If this indeed removes Noem from VP consideration, then I’m relieved (but you can never be certain, I think there still is a non-negligible chance Trump picks my governor to be his running mate.) The potential for a Trump victory return to the White House is horrifying enough. His VP selection doesn’t seem all that important in comparison. Progressives need to focus like a laser on keeping the raging tangerine man out of the White House. Still, I’d prefer Trump’s VP not be too close to home…not sure that even makes sense, she’s physically closer to home as Governor, with more immediate impact on day-to-day life in that position than she’d ever have as Trump’s VP…maybe there’d be perks to having Kristi kicked upstairs…

But if Trump is elected, you'll repudiate all attempts to challenge his election.  Right?

While I cannot speak for TDAS04, I feel obligated to point out that Donald Trump is constitutionally ineligible for the office of President of the United States (in ways that he was not when formally taking office in 2017).

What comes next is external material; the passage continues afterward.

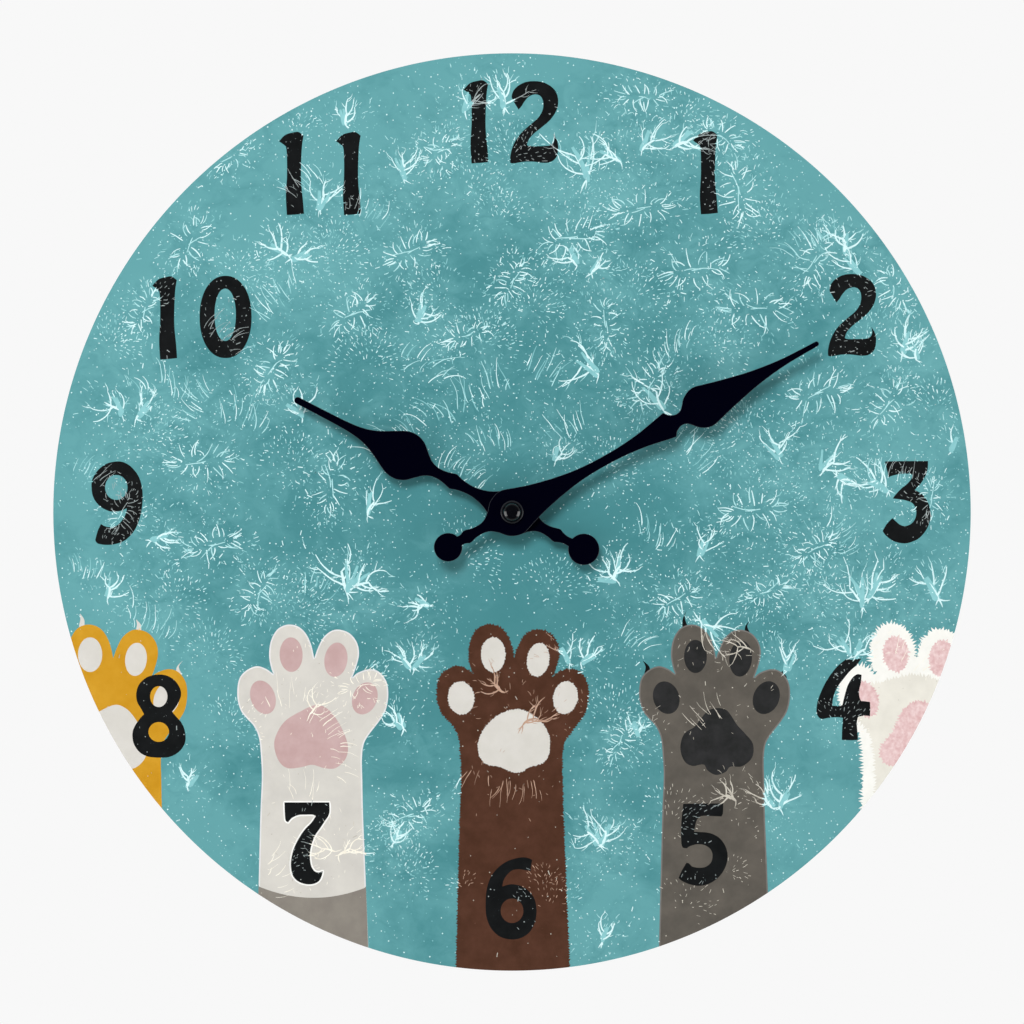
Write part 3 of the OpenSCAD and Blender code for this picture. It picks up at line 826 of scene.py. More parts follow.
class Glyphs:
    """The dial's own numerals: bold, a little flared, 23 mm high, drawn as runs of points."""

    ONE: tuple[Run, ...] = (
        ((0, 20.4), (1.7, 22.2), (4, 22.9), (5.4, 23)),
        ((6.8, 22), (6.35, 19), (6.1, 13.5), (6.15, 8.9), (6.6, 4.3)),
        ((6.9, 0.4), (4.6, 0.15)),
        ((2.2, 0), (1.9, 5.3), (2.2, 11), (2.15, 17)),
        ((1.9, 19), (0.9, 19.8)),
    )
    TWO: tuple[Run, ...] = (
        ((2.2, 15.1), (0.9, 17.3), (0.3, 18.8), (1.2, 20.9), (3.5, 22.5), (6.3, 23), (9.5, 22.5),
         (12.2, 20.6), (13.2, 17.7), (12.7, 14.9), (11.1, 12.4), (9, 10.5), (6.5, 8.5), (5.1, 6.9)),
        ((4.55, 5.4), (5.2, 5), (8.1, 5), (11.1, 5.25), (12.1, 6.6)),
        ((11.9, 8.3), (12.9, 6.6), (13.2, 4.3), (12.7, 2), (11.3, 0.7), (9.3, 0.35), (6.2, 0.7),
         (3.5, 0.65), (0.8, 0.2)),
        ((-0.1, 0.4), (-0.1, 2), (0.4, 4.3), (1.45, 6.6), (3, 8.7), (5.3, 10.8), (7.6, 12.8),
         (8.9, 15.1), (9, 17.4), (8.2, 18.9), (6.7, 19.3), (5.1, 18.7), (3.9, 17.4), (3, 16)),
    )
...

He is barred by the 14th Amendment, and he cannot take the Presidential Oath of Office in good faith.

If he is elected in a free and fair election in accordance with the laws of the United States, then the Vice-President elect ought to take office in January 2025. Assigning the office of President to Donald Trump would be a fraud, a rejection of the letter and spirit of the Constitution while pretending it remains in force.

I had deleted that post not wanting to take this thread in this direction.

It's amazing how many people seem to comment on posts that I quickly self-delete after I post them, then have second thoughts.  I don't mind asking the question, but I concluded that, no, I don't want to here the sorry complaints of "derailing" from the usual suspects (even if doing so actually elevated the discussion, given the quality of the thread topic).  I'm not responding to your post one way or the other.  But I find this amazing; I deleted the post about two (2) minutes from posting it.  There is no on on this site whose posting activity merits a message noting that they posted for me to respond to.

(Bold is mine.)

Thank you once again Fuzzy, for such an exemplary example of a Republican post. Brightened my day right up.